For a while, I tried to just ignore my feelings. I’m good at that, ignoring things until they build and cause a freak-out moment. Last fall, I called the management company of the building I live in to report a clogged sink. They told me they couldn’t help me, because they had sold the building to another company. Then, I did what all grown-ups do when they have a problem. I freaked out (on the guy from the old management company, to my roommate) and called my mom.

She did her best to console me, telling me it would be fine and that not that much would change regarding the management company switch. She told me to plunge the drain and buy some Drano. Then, she asked me what else was wrong. Because she knows. She knows that I act like things are fine, let things build, and then have freak-out moments. I guess I’ve been doing it my whole life and am only now starting to notice the pattern.

That day, I was worried about getting to class on time and stressed about the job I had recently started, which I had to go to straight after class. However, this winter my freak-out moment was realizing that I’m damaged. That realization has caused an underlying, and sometimes overwhelming, sense of sadness that has uninvitedly woven its way into my life.

If my life were a romantic comedy or maybe even a hopeful indie movie, the man of my dreams would swoop in right about now to be the good guy I’ve never had. He would be the ENFP to my INTJ. He would know how to bring me back to reality when I’m stuck in my head thinking. He would force me out of my comfort zone in all the right ways and none of the wrong ones. He would fix what’s been broken in me.

Here’s the reality: no guy is going to come and fix me. He won’t fix me so that I’m not sad anymore. He won’t fix me so I feel whole and fulfilled. It just won’t happen. Life is not like a romcom or an indie movie starring a troubled, yet likable girl who meets a guy who can’t help but save her.

The movie industry has romanticized personal issues. I love watching movies, and I watch a lot of them. But if we aren’t careful, we can get unrealistic expectations about life from them. I know the only real answer to my problem, and it is a man, a man named Jesus.

Before I lose anyone who doesn’t want to read another article by a Christian girl proclaiming Jesus is the answer to everything, let me just say this: Even though I know Jesus wants to heal the damage in me, sometimes I don’t want him to. My fiercely independent personality makes me crave autonomy and to fix things on my own. If that doesn’t work, I look to other people for help. I call my mom or my best friend.

Usually, my last resort is to turn to God. And I know that’s not what He wants. He wants prayer to be the first thing I do during my freak-out moments. He wants me to go to Him with my fears, troubles, doubts, and desires surrendering them to Him, so He can work in me. This is so much easier said than done.

In my experience, prayer rarely gives quick gratification. Its answers are slower to come and more subtle in nature. God wants us to be patient, which is why He sometimes makes us wait for His answers. The problem with that is I love fast responses. If the drain is clogged, I want it fixed now. I won’t order from restaurants on Seamless that have an estimated delivery time of more than 30-40 minutes and sometimes even that is too long. I get frustrated when I email someone and they don’t respond within a day or two.

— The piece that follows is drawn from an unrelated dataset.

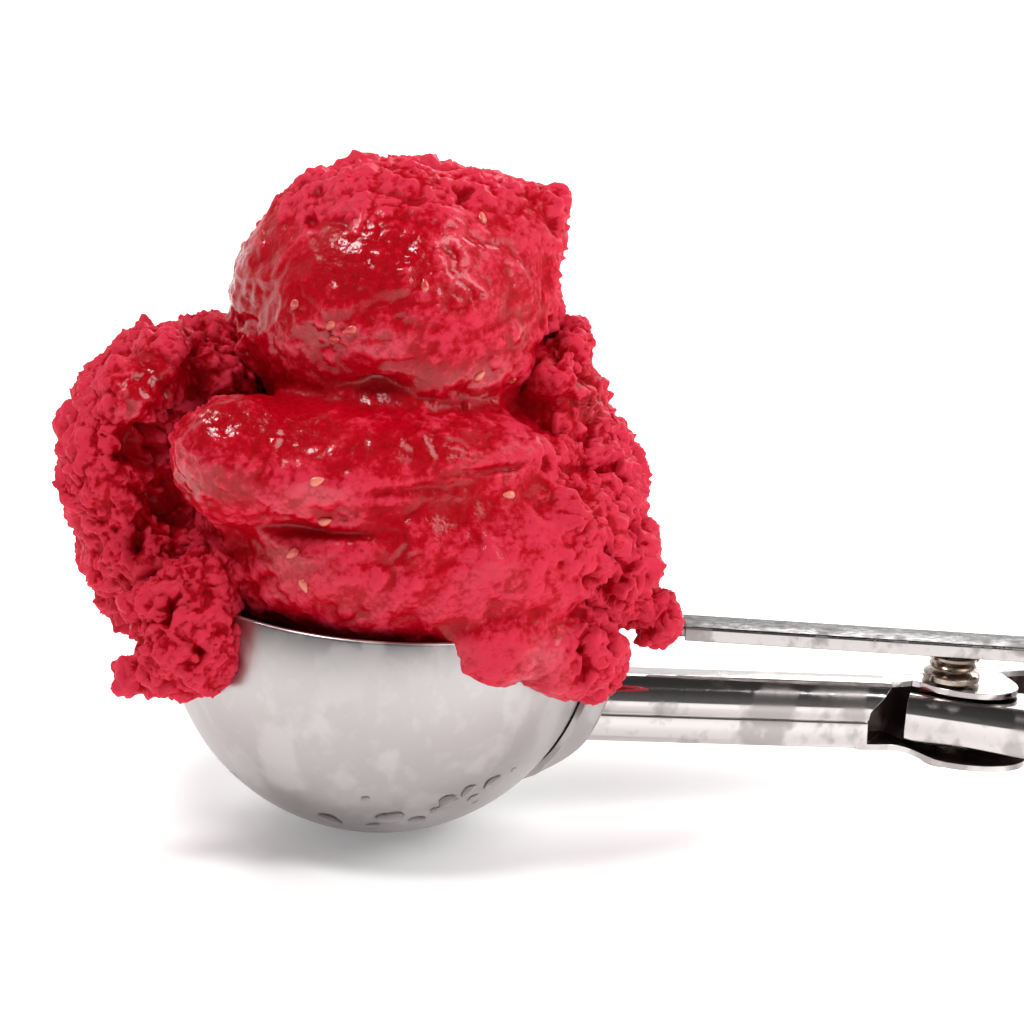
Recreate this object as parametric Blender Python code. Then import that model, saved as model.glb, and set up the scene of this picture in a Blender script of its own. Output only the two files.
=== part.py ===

So waiting for God to answer prayers about how I feel damaged is not something I am excited about. I would rather someone, a human, come save me. In her book, Love Idol, Christian author, Jennifer Dukes Lee, says that, “The cure is in the process.”

Her context is getting free from the need for approval from the world and instead being confident in who you are in Christ, but I think it applies here. The cure to my damage is in the process of my healing. It won’t happen as quickly as I’d like, but it will happen. Your cure is in your process, too. Whatever you’re struggling with, it will take time, but you will heal.

So whether someone hurt you, someone took something from you, you lost someone, or something quite different happened to you, the reality of being damaged is you are not damaged beyond repair.